What is asked:
Repeat the line that contains "print(part.Label, round(part.Shape.Volume /", the line that contains "point = shown.matrix_world", and all lines between them, exactly and with no other lines.

>>>>

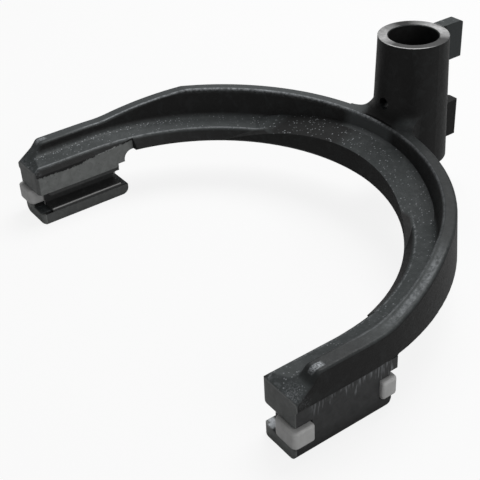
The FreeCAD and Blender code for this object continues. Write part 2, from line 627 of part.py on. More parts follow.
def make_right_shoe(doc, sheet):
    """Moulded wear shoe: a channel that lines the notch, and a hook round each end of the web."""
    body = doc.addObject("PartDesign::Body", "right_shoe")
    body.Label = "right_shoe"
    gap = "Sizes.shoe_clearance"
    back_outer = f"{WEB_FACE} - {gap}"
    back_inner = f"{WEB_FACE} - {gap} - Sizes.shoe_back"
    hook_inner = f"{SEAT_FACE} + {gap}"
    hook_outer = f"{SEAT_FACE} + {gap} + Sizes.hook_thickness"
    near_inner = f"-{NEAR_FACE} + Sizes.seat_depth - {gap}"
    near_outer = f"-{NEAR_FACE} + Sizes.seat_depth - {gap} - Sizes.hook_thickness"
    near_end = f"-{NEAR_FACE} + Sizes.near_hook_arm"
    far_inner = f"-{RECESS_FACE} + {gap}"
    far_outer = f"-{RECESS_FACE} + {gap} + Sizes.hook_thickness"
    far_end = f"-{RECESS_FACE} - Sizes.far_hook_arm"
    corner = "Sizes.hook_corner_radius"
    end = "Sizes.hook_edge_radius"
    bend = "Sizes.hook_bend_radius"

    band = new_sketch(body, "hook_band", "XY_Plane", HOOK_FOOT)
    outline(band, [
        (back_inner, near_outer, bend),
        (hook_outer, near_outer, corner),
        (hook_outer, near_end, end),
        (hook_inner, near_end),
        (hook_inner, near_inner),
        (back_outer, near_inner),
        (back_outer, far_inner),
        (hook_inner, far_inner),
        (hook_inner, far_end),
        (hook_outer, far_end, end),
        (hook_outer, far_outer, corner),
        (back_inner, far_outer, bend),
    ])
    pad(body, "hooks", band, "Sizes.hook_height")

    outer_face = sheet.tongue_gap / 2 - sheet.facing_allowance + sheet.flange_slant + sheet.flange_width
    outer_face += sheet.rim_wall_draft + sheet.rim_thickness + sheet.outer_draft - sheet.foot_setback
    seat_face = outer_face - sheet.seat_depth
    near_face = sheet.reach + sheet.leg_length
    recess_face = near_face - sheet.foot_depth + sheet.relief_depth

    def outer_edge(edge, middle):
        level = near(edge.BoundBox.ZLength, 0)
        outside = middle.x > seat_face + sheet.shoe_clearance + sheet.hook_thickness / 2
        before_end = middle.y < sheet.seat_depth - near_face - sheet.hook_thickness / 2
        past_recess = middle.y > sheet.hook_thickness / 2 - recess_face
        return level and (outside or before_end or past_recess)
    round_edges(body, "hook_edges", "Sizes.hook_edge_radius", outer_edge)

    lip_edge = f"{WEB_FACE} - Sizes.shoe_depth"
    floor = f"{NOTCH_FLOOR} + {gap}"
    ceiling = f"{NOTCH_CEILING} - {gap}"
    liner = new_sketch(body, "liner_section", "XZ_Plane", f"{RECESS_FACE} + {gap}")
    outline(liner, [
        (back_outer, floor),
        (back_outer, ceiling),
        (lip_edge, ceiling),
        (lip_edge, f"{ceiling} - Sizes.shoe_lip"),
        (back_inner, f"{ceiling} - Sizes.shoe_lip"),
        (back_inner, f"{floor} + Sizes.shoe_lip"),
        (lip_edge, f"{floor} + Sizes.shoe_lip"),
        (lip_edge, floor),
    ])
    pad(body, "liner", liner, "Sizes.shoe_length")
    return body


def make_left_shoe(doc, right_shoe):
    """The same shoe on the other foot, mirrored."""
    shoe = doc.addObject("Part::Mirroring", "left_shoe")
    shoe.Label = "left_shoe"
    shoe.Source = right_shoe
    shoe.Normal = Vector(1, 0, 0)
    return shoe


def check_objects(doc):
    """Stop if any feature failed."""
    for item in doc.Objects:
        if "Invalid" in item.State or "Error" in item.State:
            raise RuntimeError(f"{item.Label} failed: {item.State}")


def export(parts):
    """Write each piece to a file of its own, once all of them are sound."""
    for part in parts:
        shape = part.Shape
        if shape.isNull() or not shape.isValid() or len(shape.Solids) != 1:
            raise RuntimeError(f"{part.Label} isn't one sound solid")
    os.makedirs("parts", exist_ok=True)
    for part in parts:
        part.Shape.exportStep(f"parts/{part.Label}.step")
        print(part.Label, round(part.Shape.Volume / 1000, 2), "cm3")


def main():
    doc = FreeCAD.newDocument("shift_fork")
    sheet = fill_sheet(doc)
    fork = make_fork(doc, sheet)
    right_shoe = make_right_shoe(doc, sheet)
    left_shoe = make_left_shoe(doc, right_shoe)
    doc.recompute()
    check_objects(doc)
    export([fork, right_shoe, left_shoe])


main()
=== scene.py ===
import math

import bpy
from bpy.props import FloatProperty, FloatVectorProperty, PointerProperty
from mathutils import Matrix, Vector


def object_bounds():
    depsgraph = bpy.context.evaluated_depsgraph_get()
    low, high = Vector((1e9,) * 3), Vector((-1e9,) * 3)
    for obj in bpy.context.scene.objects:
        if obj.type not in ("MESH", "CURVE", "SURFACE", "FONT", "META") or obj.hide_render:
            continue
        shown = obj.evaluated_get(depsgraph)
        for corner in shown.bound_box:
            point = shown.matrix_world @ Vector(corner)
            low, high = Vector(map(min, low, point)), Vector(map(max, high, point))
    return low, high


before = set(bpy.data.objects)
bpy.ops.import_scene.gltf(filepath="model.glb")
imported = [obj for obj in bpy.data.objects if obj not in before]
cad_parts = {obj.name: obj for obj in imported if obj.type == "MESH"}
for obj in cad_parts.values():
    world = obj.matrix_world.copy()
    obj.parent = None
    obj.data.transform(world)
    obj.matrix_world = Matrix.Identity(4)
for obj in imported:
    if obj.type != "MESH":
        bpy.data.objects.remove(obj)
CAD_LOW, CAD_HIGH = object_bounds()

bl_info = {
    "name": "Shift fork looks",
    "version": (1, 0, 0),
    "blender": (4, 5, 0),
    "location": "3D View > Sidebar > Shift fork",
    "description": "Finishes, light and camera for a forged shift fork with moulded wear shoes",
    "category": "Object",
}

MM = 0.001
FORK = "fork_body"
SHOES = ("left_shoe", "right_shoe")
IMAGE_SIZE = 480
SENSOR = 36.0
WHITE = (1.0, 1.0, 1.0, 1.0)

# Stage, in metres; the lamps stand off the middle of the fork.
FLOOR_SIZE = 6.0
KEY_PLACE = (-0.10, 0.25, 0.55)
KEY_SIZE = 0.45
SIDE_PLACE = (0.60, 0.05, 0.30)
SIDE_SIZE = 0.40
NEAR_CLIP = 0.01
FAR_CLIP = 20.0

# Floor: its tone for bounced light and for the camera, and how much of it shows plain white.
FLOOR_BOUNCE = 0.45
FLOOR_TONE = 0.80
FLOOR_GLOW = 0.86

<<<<

Task result:
        print(part.Label, round(part.Shape.Volume / 1000, 2), "cm3")


def main():
    doc = FreeCAD.newDocument("shift_fork")
    sheet = fill_sheet(doc)
    fork = make_fork(doc, sheet)
    right_shoe = make_right_shoe(doc, sheet)
    left_shoe = make_left_shoe(doc, right_shoe)
    doc.recompute()
    check_objects(doc)
    export([fork, right_shoe, left_shoe])


main()
=== scene.py ===
import math

import bpy
from bpy.props import FloatProperty, FloatVectorProperty, PointerProperty
from mathutils import Matrix, Vector


def object_bounds():
    depsgraph = bpy.context.evaluated_depsgraph_get()
    low, high = Vector((1e9,) * 3), Vector((-1e9,) * 3)
    for obj in bpy.context.scene.objects:
        if obj.type not in ("MESH", "CURVE", "SURFACE", "FONT", "META") or obj.hide_render:
            continue
        shown = obj.evaluated_get(depsgraph)
        for corner in shown.bound_box:
            point = shown.matrix_world @ Vector(corner)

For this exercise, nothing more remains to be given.